For most of the years I’ve attended Cannes, scant attention has been paid to film history; while Venice and Berlin would each year mount major retrospectives, Cannes with few exceptions focused on the contemporary. But the arrival of Institut Lumière programmer Thierry Frémaux marked the beginning of a platform in Cannes for newly restored works. Now called Cannes Classics, this section included 20 films this year, ranging from the late Edward Yang’s 1991 A Brighter Summer Day to the fascinating 1967 antiwar compendium Far from Vietnam. But the great event was the unveiling of the marvelous restoration of Egyptian filmmaker Shadi Abdel Salam’s 1969 Al-Momia (The Mummy, aka The Night of Counting the Years). An indisputable ­masterwork, Al-Momia is set in 1881 in the land of the Horbat, a tribe long isolated from the rest of Egypt. Their leader has just died, and his two sons and heirs now learn the source of the tribe’s sustenance: a hidden cache of sarcophagi filled with gold, jewelry, and other treasures that are sold to black marketeers. The two sons are repulsed to learn that their tribe has survived by robbing tombs; and the younger one, Wannis, eventually reveals the hidden location to an emissary of an eminent archaeologist, who then starts the process of removing the material to Cairo.

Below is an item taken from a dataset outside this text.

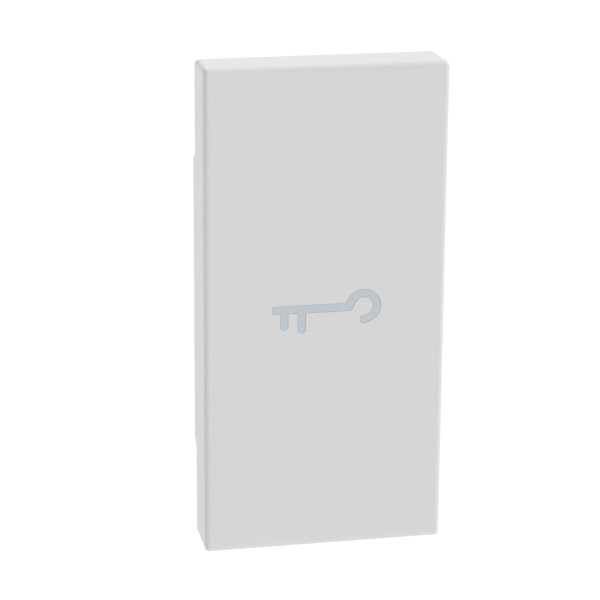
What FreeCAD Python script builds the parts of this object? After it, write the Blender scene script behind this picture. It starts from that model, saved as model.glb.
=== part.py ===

Fascinating on many levels, Al-Momia is in essence about the origins of Egyptian national identity. A nation under foreign domination from the 4th century B.C. up until 1952, Egypt by the late 19th century was already reacting to ideas about nationalism that had earlier swept Europe. Connecting to the pharaonic past was one way of becoming “Egyptian.” Yet this nationalist project also entails the destruction of the Horbat as a distinct group. The film details the beginning of the tribe’s assimilation into Egyptian mass society, and Wannis’s flight at the end expresses his horror at what his actions have wrought for his family and his tribe.

Beyond its political and historical context, it must also be said that Al-Momia is astoundingly beautiful. Abdel Salam shot all his exteriors between 4 and 6 a.m., or 4 and 6 p.m.—times that mark the transitions between day and night. This gives the film a kind of ethereal quality, as each image feels as if it’s just about to disappear. Formerly an art director (he worked closely with Kawalerowicz on his 1966 film Pharaoh), Abdel Salam creates incredibly striking images, juxtaposing the gaunt, black-robed Horbat with the endless, craggy moonscapes they call home. All the dialogue is in Fusha, or classical literary Arabic, which lends a certain ritualistic air to the action, since it is generally used only for matters of great importance.

Profound thanks to the Cineteca di Bologna, which undertook the restoration, and to Martin Scorsese’s World Cinema Foundation, for allowing this masterpiece to be seen and discovered once again. If it had been the only film screened at Cannes, 2009 still would go down as a great year.